Originally Posted by DrKittenPaws
I am having a few issues with Complex Analysis. I've done as much as I could on a few practice problems hoping I would understand it but I'm a bit stuck.

1) Find a parameterization of the line segment joining $\small 2i$ and $\small 1+i$. Find the image of the segment under the mapping $\small f(z)=i\bar{z}$.
This is what I did:
$\small z_{o} = 2i$ and $\small z_{1} = 1+i$
$\small z(t)=z_{0}(1+t)+z_{1}t$ for $\small 0\leq t\leq 1$
$\displaystyle =2i(1-t)+(1+t)i$
$\displaystyle =2i-2t+i-1$
$\displaystyle =3i-2it-1$
$\displaystyle f(z)=i(\bar{3i-2it-1})$
$\displaystyle =i(\bar{-1+3-2t)i})$
$\displaystyle =i(-1-(3-2t)i)$
$\displaystyle =i(-1-(3i-2it))$
$\displaystyle =i(-1-3i+2it)$
$\displaystyle =-i-3i^{2}+2i^{2}t$
$\displaystyle =-i+3-2t$ for $\displaystyle 0\leq t \leq 1$

The graph doesn't look look right. I've reworked it a few times and I keep getting the same answer. Am I making a silly algebraic mistake somewhere?

2)Find the image $\displaystyle S'$ of the set $\displaystyle S$ under the given complex mapping $\displaystyle w=f(z)$
$\displaystyle f(z)=\bar{z}$; $\displaystyle S$ is the line $\displaystyle y=x$

A friend told me to do it this way:
$\displaystyle Re(z)=Im(z)$ $\displaystyle \therefore$ $\displaystyle w=\bar{z}=Re(z)=-Im(z)$
Is this correct?

I'll just submit the two problems I'm having the most problem with. Thanks for looking at this.
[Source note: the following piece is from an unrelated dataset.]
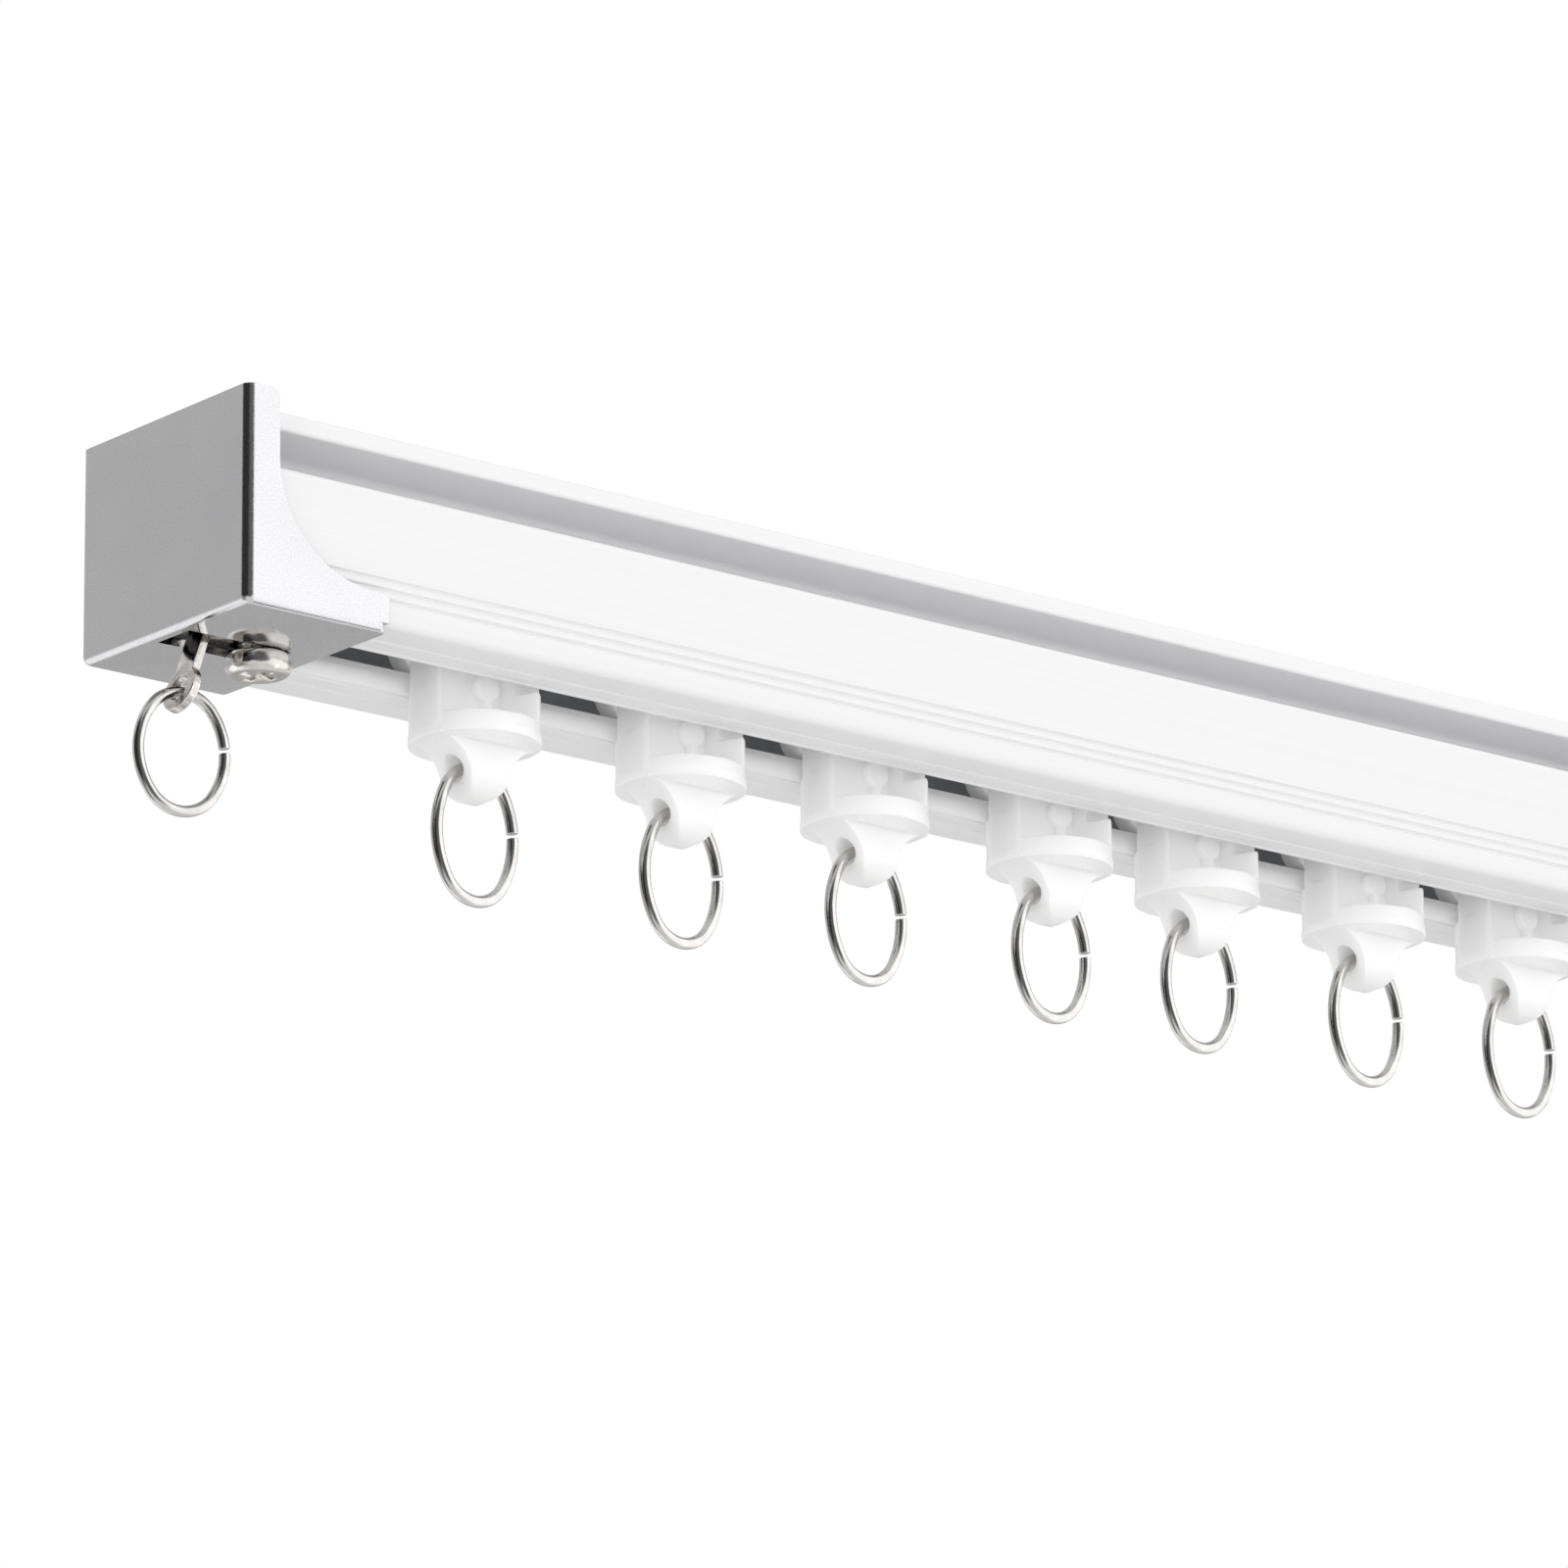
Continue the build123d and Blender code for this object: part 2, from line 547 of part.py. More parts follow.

the parameterization of the segment is simply

$2\imath + (1-\imath)t~~0\leq t \leq 1$

try redoing the problem with this.

3. Re: Complex Analysis (A Few Clarifying Questions On Practice Problems)

Originally Posted by romsek
the parameterization of the segment is simply

$2\imath + (1-\imath)t~~0\leq t \leq 1$

try redoing the problem with this.
Well, that was dumb of me. Let me try to work it out again and I'll get back to ya on what I got. Thanks!

4. Re: Complex Analysis (A Few Clarifying Questions On Practice Problems)

Originally Posted by DrKittenPaws
I am having a few issues with Complex Analysis. I've done as much as I could on a few practice problems hoping I would understand it but I'm a bit stuck.

1) Find a parameterization of the line segment joining $\small 2i$ and $\small 1+i$. Find the image of the segment under the mapping $\small f(z)=i\bar{z}$.
This is what I did:
$\small z_{o} = 2i$ and $\small z_{1} = 1+i$
$\small z(t)=z_{0}(1+t)+z_{1}t$ for $\small 0\leq t\leq 1$
$\displaystyle =2i(1-t)+(1+t)i$
$\displaystyle =2i-2t+i-1$
$\displaystyle =3i-2it-1$
$\displaystyle f(z)=i(\bar{3i-2it-1})$
$\displaystyle =i(\bar{-1+3-2t)i})$
$\displaystyle =i(-1-(3-2t)i)$
$\displaystyle =i(-1-(3i-2it))$
$\displaystyle =i(-1-3i+2it)$
$\displaystyle =-i-3i^{2}+2i^{2}t$
$\displaystyle =-i+3-2t$ for $\displaystyle 0\leq t \leq 1$

The graph doesn't look look right. I've reworked it a few times and I keep getting the same answer. Am I making a silly algebraic mistake somewhere?

2)Find the image $\displaystyle S'$ of the set $\displaystyle S$ under the given complex mapping $\displaystyle w=f(z)$
$\displaystyle f(z)=\bar{z}$; $\displaystyle S$ is the line $\displaystyle y=x$

A friend told me to do it this way:
$\displaystyle Re(z)=Im(z)$ $\displaystyle \therefore$ $\displaystyle w=\bar{z}=Re(z)=-Im(z)$
Is this correct?

I'll just submit the two problems I'm having the most problem with. Thanks for looking at this.

You should have $z_0(1 - t)$ and not $z_0(1 + t)$.

For your second problem, you have the elements on your line are complex numbers of the form: $z = x + ix$.

From this, we see that the images are of the form: $f(z) = \overline{z} = \overline{x+ix} = x - ix$, so that these lie on the line $y = -x$.

5. Re: Complex Analysis (A Few Clarifying Questions On Practice Problems)

Originally Posted by DrKittenPaws
I am having a few issues with Complex Analysis. I've done as much as I could on a few practice problems hoping I would understand it but I'm a bit stuck.
1) Find a parameterization of the line segment joining $\small 2i$ and $\small 1+i$. Find the image of the segment under the mapping $\small f(z)=i\bar{z}$.
Consider a vector approach. Express the points a vectors.
$(0,2)~\&~(1,1)\\(0,2)+t(1,-1),~0\le t\le 1\\(t,2-t),~0\le t\le 1\\t+i(2-t),~0\le t\le 1$
that is the parameterzation of the line segment.